#### [PROBLEM TO SOLVE]
Make an exact copy of the listing below.
* START *
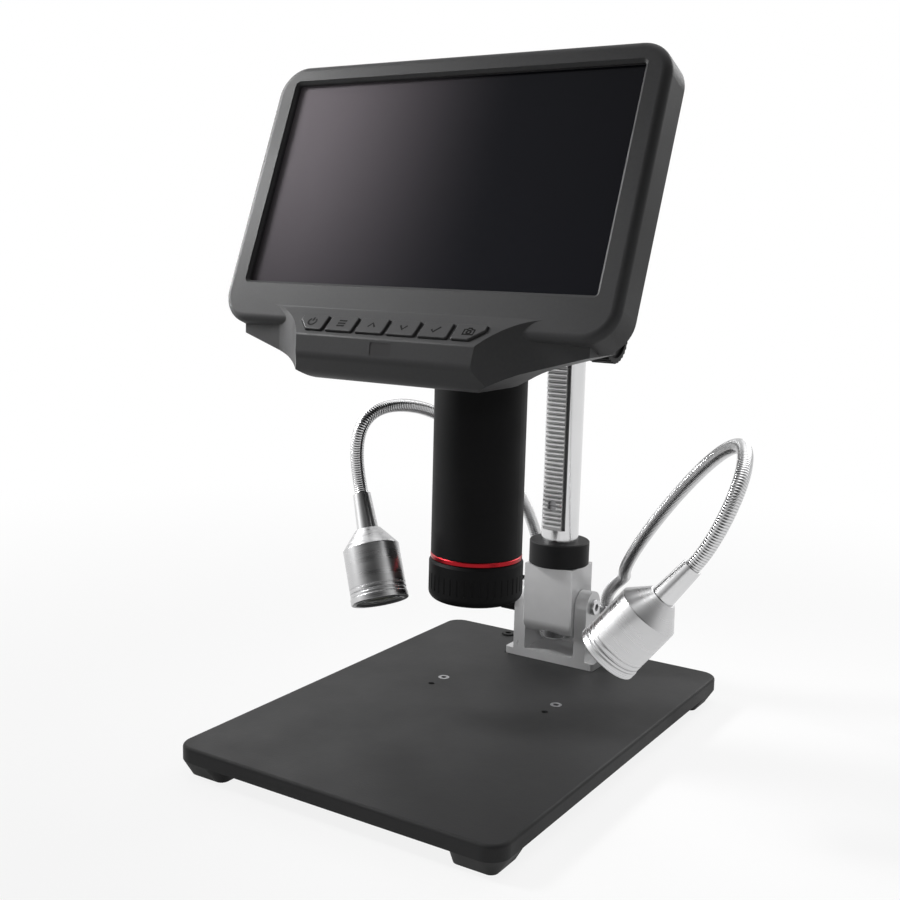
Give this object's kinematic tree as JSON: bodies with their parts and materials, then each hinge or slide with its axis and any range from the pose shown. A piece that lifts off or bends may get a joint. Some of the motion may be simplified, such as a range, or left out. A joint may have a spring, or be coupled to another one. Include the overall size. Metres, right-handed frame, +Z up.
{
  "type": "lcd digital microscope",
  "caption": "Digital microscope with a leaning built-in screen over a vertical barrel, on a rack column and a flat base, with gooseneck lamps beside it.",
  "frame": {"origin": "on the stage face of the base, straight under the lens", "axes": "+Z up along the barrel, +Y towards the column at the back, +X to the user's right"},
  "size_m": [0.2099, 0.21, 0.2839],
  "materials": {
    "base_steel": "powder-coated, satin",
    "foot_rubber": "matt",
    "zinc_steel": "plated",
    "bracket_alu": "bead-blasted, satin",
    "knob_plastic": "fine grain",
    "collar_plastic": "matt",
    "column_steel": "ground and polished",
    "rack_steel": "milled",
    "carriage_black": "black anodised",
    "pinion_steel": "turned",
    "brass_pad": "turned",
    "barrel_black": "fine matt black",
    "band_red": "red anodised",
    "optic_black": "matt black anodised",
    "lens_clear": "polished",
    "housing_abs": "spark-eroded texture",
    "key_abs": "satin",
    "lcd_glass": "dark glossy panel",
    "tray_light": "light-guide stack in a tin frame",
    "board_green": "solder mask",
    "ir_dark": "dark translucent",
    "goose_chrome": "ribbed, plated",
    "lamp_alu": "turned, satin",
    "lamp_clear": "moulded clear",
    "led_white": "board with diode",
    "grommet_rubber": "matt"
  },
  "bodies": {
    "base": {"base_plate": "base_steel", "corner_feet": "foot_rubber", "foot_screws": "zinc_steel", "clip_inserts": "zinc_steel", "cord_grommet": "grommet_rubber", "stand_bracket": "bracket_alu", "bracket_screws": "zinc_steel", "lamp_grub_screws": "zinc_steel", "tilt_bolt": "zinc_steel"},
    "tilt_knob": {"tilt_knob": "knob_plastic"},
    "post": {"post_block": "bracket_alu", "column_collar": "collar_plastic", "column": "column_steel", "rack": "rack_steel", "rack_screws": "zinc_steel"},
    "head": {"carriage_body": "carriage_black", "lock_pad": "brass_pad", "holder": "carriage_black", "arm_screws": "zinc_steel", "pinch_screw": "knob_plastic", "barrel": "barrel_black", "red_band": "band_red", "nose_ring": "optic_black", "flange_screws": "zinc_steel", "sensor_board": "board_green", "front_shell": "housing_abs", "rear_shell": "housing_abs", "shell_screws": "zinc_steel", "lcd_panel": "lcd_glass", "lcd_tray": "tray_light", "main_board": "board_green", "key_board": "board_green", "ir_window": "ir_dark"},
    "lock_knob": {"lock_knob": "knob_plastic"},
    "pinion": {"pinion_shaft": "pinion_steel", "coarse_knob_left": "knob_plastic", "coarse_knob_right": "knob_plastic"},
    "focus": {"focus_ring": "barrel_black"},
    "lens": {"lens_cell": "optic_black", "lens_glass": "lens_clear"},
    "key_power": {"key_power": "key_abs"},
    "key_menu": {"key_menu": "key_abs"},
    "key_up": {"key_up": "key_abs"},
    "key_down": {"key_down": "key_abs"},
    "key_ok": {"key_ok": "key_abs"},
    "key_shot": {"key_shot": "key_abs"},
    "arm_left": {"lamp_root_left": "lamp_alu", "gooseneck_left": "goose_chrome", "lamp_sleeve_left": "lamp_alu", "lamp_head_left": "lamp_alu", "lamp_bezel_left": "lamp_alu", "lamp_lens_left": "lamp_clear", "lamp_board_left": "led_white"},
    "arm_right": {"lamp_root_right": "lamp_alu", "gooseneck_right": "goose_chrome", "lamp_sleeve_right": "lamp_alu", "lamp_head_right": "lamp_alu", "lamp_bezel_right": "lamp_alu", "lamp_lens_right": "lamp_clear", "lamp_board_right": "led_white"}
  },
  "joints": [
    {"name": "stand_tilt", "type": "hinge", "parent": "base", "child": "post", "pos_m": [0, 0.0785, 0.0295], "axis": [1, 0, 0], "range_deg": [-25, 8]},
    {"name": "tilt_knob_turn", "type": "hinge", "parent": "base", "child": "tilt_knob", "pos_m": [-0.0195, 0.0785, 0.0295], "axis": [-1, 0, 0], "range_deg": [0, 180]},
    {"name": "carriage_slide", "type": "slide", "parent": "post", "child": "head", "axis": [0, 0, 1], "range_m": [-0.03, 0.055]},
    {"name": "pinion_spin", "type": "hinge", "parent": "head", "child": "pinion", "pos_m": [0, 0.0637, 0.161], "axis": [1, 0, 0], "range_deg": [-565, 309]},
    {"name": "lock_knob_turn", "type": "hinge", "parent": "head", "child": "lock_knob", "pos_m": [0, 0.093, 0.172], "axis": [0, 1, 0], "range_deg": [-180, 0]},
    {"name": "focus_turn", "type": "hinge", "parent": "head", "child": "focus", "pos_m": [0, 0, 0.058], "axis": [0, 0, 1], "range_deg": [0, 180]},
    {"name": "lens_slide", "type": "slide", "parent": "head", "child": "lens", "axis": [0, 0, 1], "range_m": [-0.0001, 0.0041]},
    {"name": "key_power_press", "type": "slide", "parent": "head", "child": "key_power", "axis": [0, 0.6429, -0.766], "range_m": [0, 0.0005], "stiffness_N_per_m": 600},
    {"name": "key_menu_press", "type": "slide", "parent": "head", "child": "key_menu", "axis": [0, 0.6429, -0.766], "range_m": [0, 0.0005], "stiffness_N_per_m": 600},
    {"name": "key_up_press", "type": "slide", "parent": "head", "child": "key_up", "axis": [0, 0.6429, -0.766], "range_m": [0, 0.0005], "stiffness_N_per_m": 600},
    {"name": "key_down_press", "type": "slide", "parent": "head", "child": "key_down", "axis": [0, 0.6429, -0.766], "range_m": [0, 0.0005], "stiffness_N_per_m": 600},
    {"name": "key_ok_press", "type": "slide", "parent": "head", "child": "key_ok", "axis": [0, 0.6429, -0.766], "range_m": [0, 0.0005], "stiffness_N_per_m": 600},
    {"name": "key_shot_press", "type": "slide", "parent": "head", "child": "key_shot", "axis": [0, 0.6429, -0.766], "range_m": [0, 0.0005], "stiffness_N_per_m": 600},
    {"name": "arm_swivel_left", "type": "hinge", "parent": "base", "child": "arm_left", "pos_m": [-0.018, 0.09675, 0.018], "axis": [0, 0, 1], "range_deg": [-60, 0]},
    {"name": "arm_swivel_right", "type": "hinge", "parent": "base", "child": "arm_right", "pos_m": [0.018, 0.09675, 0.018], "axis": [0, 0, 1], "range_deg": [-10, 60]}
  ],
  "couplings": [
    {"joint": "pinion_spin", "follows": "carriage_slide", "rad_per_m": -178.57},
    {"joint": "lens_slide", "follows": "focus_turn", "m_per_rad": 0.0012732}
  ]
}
* END *
#### [SOLUTION FOR THIS TASK]
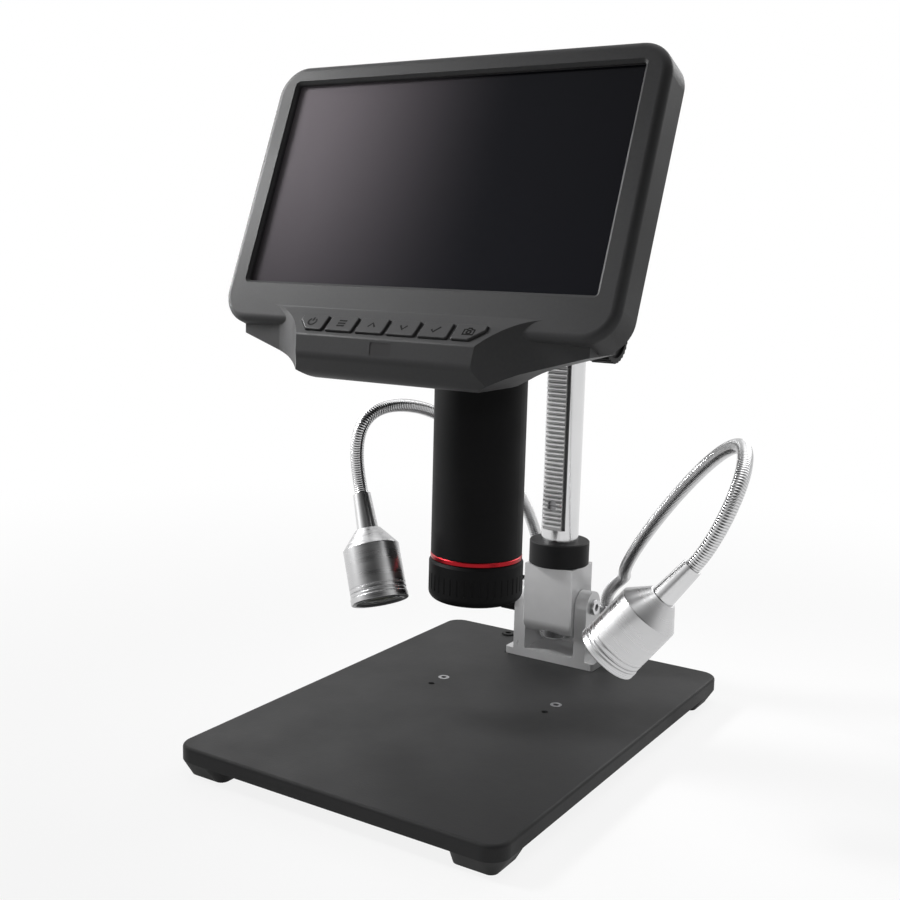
Give this object's kinematic tree as JSON: bodies with their parts and materials, then each hinge or slide with its axis and any range from the pose shown. A piece that lifts off or bends may get a joint. Some of the motion may be simplified, such as a range, or left out. A joint may have a spring, or be coupled to another one. Include the overall size. Metres, right-handed frame, +Z up.
{
  "type": "lcd digital microscope",
  "caption": "Digital microscope with a leaning built-in screen over a vertical barrel, on a rack column and a flat base, with gooseneck lamps beside it.",
  "frame": {"origin": "on the stage face of the base, straight under the lens", "axes": "+Z up along the barrel, +Y towards the column at the back, +X to the user's right"},
  "size_m": [0.2099, 0.21, 0.2839],
  "materials": {
    "base_steel": "powder-coated, satin",
    "foot_rubber": "matt",
    "zinc_steel": "plated",
    "bracket_alu": "bead-blasted, satin",
    "knob_plastic": "fine grain",
    "collar_plastic": "matt",
    "column_steel": "ground and polished",
    "rack_steel": "milled",
    "carriage_black": "black anodised",
    "pinion_steel": "turned",
    "brass_pad": "turned",
    "barrel_black": "fine matt black",
    "band_red": "red anodised",
    "optic_black": "matt black anodised",
    "lens_clear": "polished",
    "housing_abs": "spark-eroded texture",
    "key_abs": "satin",
    "lcd_glass": "dark glossy panel",
    "tray_light": "light-guide stack in a tin frame",
    "board_green": "solder mask",
    "ir_dark": "dark translucent",
    "goose_chrome": "ribbed, plated",
    "lamp_alu": "turned, satin",
    "lamp_clear": "moulded clear",
    "led_white": "board with diode",
    "grommet_rubber": "matt"
  },
  "bodies": {
    "base": {"base_plate": "base_steel", "corner_feet": "foot_rubber", "foot_screws": "zinc_steel", "clip_inserts": "zinc_steel", "cord_grommet": "grommet_rubber", "stand_bracket": "bracket_alu", "bracket_screws": "zinc_steel", "lamp_grub_screws": "zinc_steel", "tilt_bolt": "zinc_steel"},
    "tilt_knob": {"tilt_knob": "knob_plastic"},
    "post": {"post_block": "bracket_alu", "column_collar": "collar_plastic", "column": "column_steel", "rack": "rack_steel", "rack_screws": "zinc_steel"},
    "head": {"carriage_body": "carriage_black", "lock_pad": "brass_pad", "holder": "carriage_black", "arm_screws": "zinc_steel", "pinch_screw": "knob_plastic", "barrel": "barrel_black", "red_band": "band_red", "nose_ring": "optic_black", "flange_screws": "zinc_steel", "sensor_board": "board_green", "front_shell": "housing_abs", "rear_shell": "housing_abs", "shell_screws": "zinc_steel", "lcd_panel": "lcd_glass", "lcd_tray": "tray_light", "main_board": "board_green", "key_board": "board_green", "ir_window": "ir_dark"},
    "lock_knob": {"lock_knob": "knob_plastic"},
    "pinion": {"pinion_shaft": "pinion_steel", "coarse_knob_left": "knob_plastic", "coarse_knob_right": "knob_plastic"},
    "focus": {"focus_ring": "barrel_black"},
    "lens": {"lens_cell": "optic_black", "lens_glass": "lens_clear"},
    "key_power": {"key_power": "key_abs"},
    "key_menu": {"key_menu": "key_abs"},
    "key_up": {"key_up": "key_abs"},
    "key_down": {"key_down": "key_abs"},
    "key_ok": {"key_ok": "key_abs"},
    "key_shot": {"key_shot": "key_abs"},
    "arm_left": {"lamp_root_left": "lamp_alu", "gooseneck_left": "goose_chrome", "lamp_sleeve_left": "lamp_alu", "lamp_head_left": "lamp_alu", "lamp_bezel_left": "lamp_alu", "lamp_lens_left": "lamp_clear", "lamp_board_left": "led_white"},
    "arm_right": {"lamp_root_right": "lamp_alu", "gooseneck_right": "goose_chrome", "lamp_sleeve_right": "lamp_alu", "lamp_head_right": "lamp_alu", "lamp_bezel_right": "lamp_alu", "lamp_lens_right": "lamp_clear", "lamp_board_right": "led_white"}
  },
  "joints": [
    {"name": "stand_tilt", "type": "hinge", "parent": "base", "child": "post", "pos_m": [0, 0.0785, 0.0295], "axis": [1, 0, 0], "range_deg": [-25, 8]},
    {"name": "tilt_knob_turn", "type": "hinge", "parent": "base", "child": "tilt_knob", "pos_m": [-0.0195, 0.0785, 0.0295], "axis": [-1, 0, 0], "range_deg": [0, 180]},
    {"name": "carriage_slide", "type": "slide", "parent": "post", "child": "head", "axis": [0, 0, 1], "range_m": [-0.03, 0.055]},
    {"name": "pinion_spin", "type": "hinge", "parent": "head", "child": "pinion", "pos_m": [0, 0.0637, 0.161], "axis": [1, 0, 0], "range_deg": [-565, 309]},
    {"name": "lock_knob_turn", "type": "hinge", "parent": "head", "child": "lock_knob", "pos_m": [0, 0.093, 0.172], "axis": [0, 1, 0], "range_deg": [-180, 0]},
    {"name": "focus_turn", "type": "hinge", "parent": "head", "child": "focus", "pos_m": [0, 0, 0.058], "axis": [0, 0, 1], "range_deg": [0, 180]},
    {"name": "lens_slide", "type": "slide", "parent": "head", "child": "lens", "axis": [0, 0, 1], "range_m": [-0.0001, 0.0041]},
    {"name": "key_power_press", "type": "slide", "parent": "head", "child": "key_power", "axis": [0, 0.6429, -0.766], "range_m": [0, 0.0005], "stiffness_N_per_m": 600},
    {"name": "key_menu_press", "type": "slide", "parent": "head", "child": "key_menu", "axis": [0, 0.6429, -0.766], "range_m": [0, 0.0005], "stiffness_N_per_m": 600},
    {"name": "key_up_press", "type": "slide", "parent": "head", "child": "key_up", "axis": [0, 0.6429, -0.766], "range_m": [0, 0.0005], "stiffness_N_per_m": 600},
    {"name": "key_down_press", "type": "slide", "parent": "head", "child": "key_down", "axis": [0, 0.6429, -0.766], "range_m": [0, 0.0005], "stiffness_N_per_m": 600},
    {"name": "key_ok_press", "type": "slide", "parent": "head", "child": "key_ok", "axis": [0, 0.6429, -0.766], "range_m": [0, 0.0005], "stiffness_N_per_m": 600},
    {"name": "key_shot_press", "type": "slide", "parent": "head", "child": "key_shot", "axis": [0, 0.6429, -0.766], "range_m": [0, 0.0005], "stiffness_N_per_m": 600},
    {"name": "arm_swivel_left", "type": "hinge", "parent": "base", "child": "arm_left", "pos_m": [-0.018, 0.09675, 0.018], "axis": [0, 0, 1], "range_deg": [-60, 0]},
    {"name": "arm_swivel_right", "type": "hinge", "parent": "base", "child": "arm_right", "pos_m": [0.018, 0.09675, 0.018], "axis": [0, 0, 1], "range_deg": [-10, 60]}
  ],
  "couplings": [
    {"joint": "pinion_spin", "follows": "carriage_slide", "rad_per_m": -178.57},
    {"joint": "lens_slide", "follows": "focus_turn", "m_per_rad": 0.0012732}
  ]
}